_AIM_. Repeat exactly, and only, the lines below starting at the line that contains "Recreate this object" and ending at the line that contains "from mathutils.kdtree import KDTree", inclusive of both.

>>>

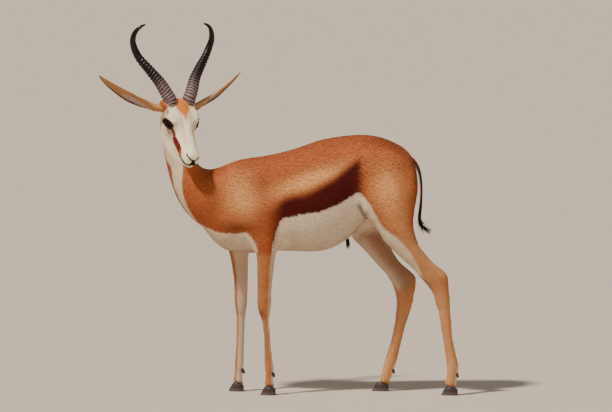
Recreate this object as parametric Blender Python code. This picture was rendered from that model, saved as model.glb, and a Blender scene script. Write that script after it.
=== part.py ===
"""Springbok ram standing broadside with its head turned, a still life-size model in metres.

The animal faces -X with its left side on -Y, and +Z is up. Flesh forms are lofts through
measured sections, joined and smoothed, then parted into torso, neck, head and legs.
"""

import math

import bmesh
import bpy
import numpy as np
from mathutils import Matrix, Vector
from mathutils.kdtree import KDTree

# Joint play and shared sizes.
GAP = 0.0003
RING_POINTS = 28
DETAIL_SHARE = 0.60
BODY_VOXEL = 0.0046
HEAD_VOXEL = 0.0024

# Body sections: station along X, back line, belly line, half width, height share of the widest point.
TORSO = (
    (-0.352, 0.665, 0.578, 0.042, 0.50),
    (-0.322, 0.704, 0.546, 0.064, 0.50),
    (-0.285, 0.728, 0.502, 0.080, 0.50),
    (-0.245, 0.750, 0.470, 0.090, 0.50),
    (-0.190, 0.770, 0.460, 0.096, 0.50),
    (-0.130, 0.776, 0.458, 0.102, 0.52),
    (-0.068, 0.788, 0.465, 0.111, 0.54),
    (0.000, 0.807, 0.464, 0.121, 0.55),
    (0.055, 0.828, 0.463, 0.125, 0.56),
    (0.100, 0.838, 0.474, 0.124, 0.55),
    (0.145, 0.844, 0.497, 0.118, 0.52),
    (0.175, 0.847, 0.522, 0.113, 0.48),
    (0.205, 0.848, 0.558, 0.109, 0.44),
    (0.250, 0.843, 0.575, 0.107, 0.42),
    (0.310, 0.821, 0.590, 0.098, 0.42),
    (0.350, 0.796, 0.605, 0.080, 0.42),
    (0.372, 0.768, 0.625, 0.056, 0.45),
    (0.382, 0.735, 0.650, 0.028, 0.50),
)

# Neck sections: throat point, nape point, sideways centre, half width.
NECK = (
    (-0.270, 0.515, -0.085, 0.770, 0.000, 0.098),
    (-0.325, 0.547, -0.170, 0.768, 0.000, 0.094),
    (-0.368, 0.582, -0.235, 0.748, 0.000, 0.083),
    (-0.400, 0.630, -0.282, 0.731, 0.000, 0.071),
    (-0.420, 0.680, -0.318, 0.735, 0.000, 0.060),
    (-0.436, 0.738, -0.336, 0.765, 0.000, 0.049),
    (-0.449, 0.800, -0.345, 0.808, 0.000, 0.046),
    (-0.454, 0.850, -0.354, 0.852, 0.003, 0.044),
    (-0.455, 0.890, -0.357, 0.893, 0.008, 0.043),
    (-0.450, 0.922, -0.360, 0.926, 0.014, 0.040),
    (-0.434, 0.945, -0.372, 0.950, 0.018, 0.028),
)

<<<
>>>

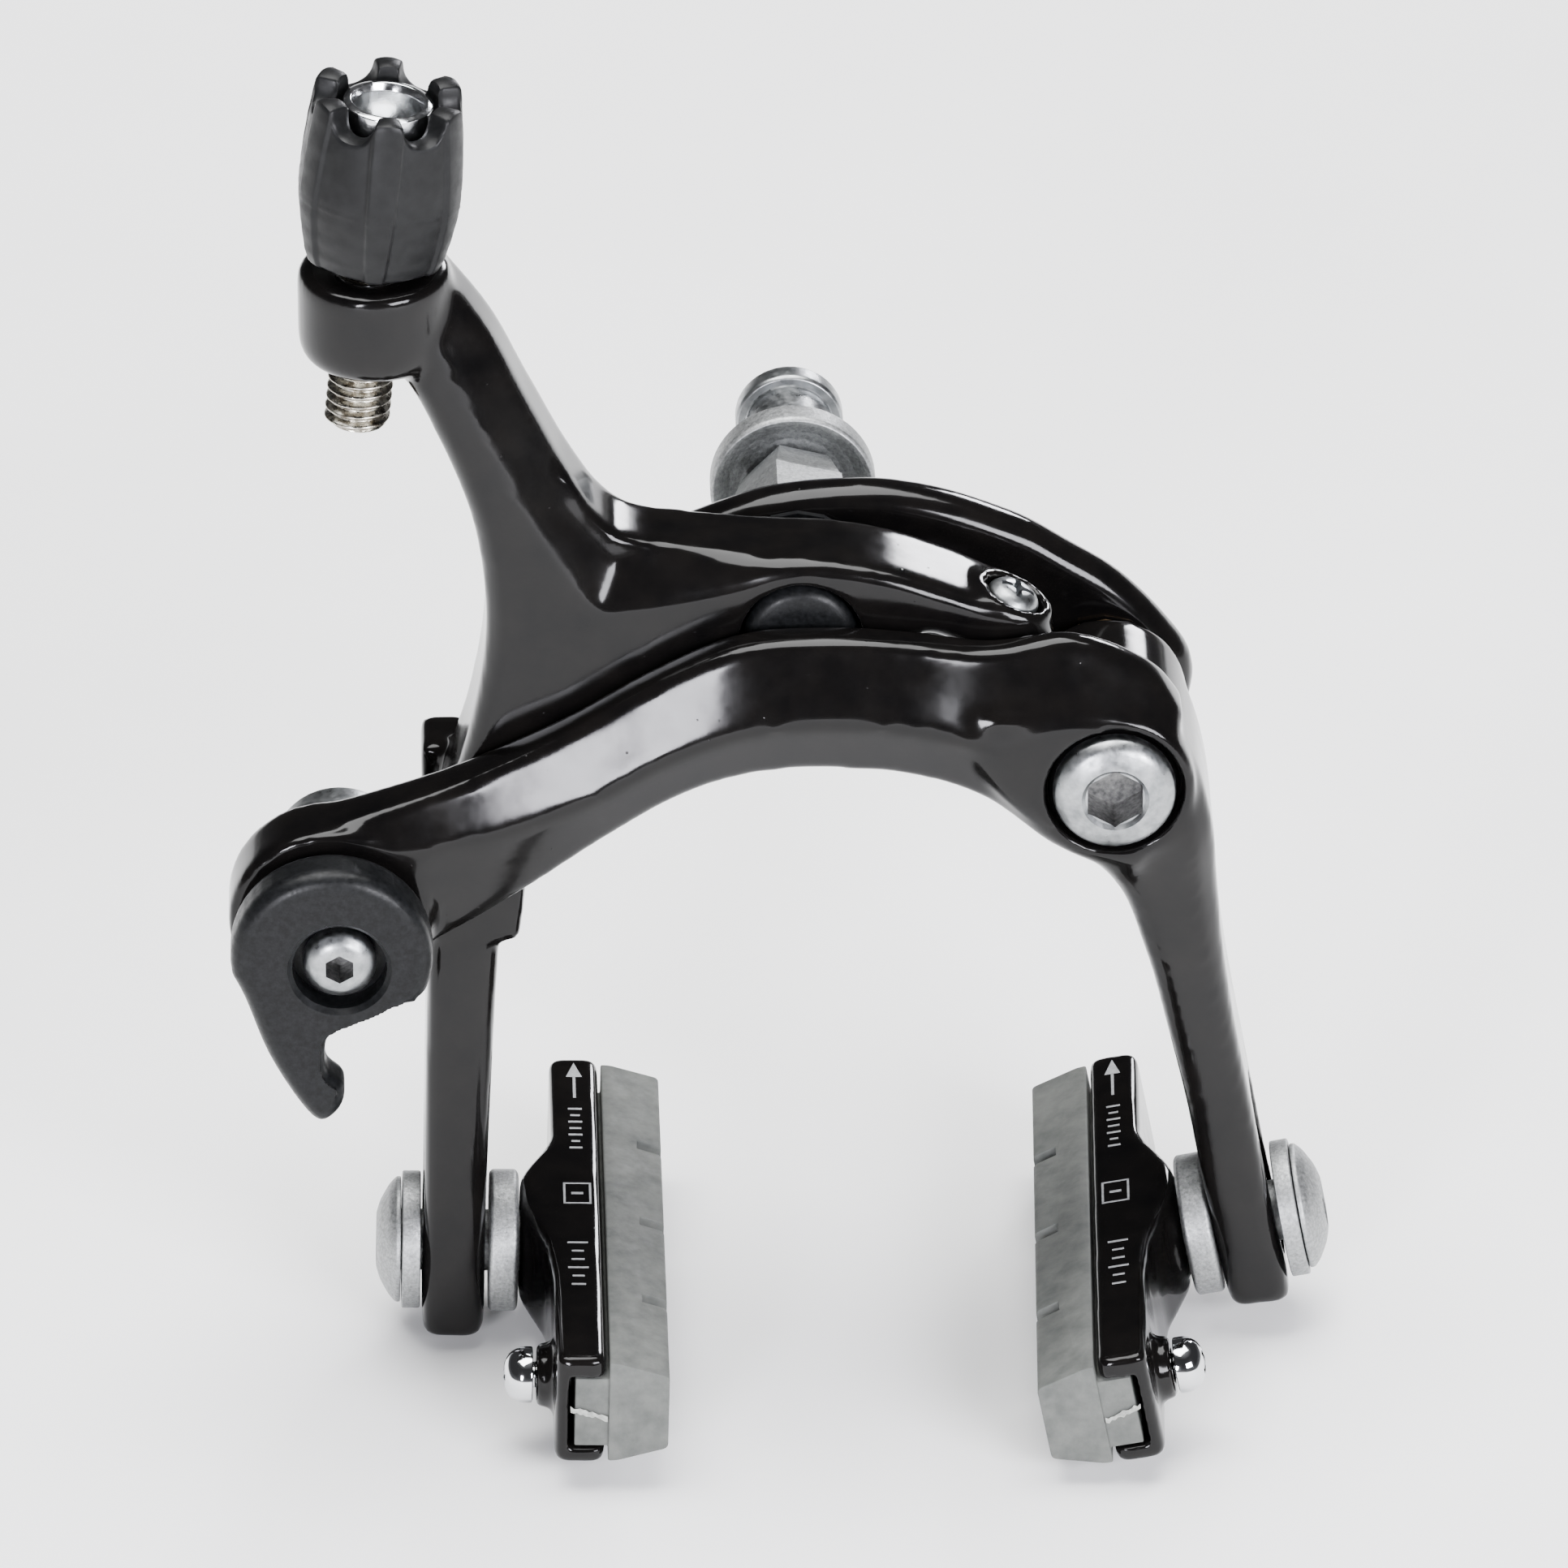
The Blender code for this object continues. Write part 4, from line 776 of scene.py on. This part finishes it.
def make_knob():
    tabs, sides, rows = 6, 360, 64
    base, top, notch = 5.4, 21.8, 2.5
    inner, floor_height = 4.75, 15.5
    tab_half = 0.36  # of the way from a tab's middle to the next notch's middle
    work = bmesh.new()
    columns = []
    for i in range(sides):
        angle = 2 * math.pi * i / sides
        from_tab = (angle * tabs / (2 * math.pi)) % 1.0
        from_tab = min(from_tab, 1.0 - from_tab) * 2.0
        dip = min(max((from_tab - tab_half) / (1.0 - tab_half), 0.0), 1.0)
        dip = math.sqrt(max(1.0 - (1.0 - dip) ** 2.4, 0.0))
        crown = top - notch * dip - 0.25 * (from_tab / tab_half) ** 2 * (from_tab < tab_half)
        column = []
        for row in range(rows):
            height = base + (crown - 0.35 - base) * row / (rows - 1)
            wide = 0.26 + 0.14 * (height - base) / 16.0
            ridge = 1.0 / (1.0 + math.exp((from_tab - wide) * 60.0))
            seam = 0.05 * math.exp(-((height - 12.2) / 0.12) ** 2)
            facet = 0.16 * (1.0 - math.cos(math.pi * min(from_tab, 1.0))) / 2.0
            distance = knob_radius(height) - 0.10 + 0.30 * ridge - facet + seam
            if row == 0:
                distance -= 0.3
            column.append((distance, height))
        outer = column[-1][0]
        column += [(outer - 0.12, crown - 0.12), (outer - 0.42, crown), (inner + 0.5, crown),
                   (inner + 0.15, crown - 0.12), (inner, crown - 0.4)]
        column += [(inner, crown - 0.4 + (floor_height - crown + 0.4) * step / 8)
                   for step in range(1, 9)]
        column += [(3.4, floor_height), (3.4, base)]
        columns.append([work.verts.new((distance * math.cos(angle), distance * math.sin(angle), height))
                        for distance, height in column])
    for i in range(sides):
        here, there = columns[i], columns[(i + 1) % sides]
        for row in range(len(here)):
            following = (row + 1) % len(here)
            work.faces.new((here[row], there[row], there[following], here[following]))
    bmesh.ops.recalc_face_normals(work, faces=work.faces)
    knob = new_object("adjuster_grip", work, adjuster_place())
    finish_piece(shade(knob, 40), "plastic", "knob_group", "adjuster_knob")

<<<

_SOLUTION_.
Recreate this object as parametric Blender Python code. This picture was rendered from that model, saved as model.glb, and a Blender scene script. Write that script after it.
=== part.py ===
"""Springbok ram standing broadside with its head turned, a still life-size model in metres.

The animal faces -X with its left side on -Y, and +Z is up. Flesh forms are lofts through
measured sections, joined and smoothed, then parted into torso, neck, head and legs.
"""

import math

import bmesh
import bpy
import numpy as np
from mathutils import Matrix, Vector
from mathutils.kdtree import KDTree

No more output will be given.